[start]
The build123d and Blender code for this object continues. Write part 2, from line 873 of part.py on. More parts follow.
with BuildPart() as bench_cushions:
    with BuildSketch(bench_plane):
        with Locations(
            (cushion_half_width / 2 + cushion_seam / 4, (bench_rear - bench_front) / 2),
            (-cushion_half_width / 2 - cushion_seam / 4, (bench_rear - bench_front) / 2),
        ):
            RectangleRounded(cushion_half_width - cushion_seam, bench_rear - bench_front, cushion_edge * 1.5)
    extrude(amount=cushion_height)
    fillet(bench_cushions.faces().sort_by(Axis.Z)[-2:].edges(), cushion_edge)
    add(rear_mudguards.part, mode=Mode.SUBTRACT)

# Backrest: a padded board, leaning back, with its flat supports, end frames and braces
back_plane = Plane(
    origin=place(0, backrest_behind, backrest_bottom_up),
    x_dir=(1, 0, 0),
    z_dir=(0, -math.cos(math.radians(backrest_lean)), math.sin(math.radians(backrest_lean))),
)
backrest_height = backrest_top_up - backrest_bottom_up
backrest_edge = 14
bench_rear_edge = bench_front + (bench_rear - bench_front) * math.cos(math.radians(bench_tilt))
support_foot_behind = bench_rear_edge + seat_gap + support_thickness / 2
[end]
[start]
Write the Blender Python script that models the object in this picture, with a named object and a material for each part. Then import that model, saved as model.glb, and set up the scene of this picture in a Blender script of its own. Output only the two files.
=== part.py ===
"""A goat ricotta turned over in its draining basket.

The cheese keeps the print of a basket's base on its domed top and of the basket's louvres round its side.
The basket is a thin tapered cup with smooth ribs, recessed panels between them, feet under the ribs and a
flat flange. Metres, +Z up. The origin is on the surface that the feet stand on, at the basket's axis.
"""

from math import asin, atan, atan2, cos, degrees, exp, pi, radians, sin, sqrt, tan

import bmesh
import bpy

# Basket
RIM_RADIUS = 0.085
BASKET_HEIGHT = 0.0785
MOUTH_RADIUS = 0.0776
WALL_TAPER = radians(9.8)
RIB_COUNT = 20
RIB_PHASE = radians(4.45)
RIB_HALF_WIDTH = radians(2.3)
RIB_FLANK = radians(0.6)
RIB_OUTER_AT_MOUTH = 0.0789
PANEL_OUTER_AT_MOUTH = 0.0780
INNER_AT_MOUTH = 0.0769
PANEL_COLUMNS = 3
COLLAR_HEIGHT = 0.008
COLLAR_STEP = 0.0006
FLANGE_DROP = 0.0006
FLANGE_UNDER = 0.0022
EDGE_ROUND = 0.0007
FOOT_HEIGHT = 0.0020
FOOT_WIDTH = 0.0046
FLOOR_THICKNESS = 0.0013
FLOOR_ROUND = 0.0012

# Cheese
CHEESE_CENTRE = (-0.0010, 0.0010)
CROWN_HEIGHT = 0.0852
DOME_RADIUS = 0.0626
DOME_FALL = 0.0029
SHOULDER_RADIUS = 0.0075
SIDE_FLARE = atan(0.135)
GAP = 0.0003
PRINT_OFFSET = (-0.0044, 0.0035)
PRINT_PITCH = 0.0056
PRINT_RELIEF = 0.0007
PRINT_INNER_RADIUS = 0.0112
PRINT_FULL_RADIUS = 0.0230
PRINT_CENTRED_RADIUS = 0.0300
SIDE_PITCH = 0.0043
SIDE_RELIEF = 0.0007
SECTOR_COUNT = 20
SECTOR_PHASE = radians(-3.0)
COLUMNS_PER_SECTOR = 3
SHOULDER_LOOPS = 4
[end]
PROBLEM TO WORK ON - Your task is to print the lines from the one containing "Write the Blender" through the one containing "its draining basket.", exactly and with nothing added.

IN RESPONSE -
Write the Blender Python script that models the object in this picture, with a named object and a material for each part. Then import that model, saved as model.glb, and set up the scene of this picture in a Blender script of its own. Output only the two files.
=== part.py ===
"""A goat ricotta turned over in its draining basket.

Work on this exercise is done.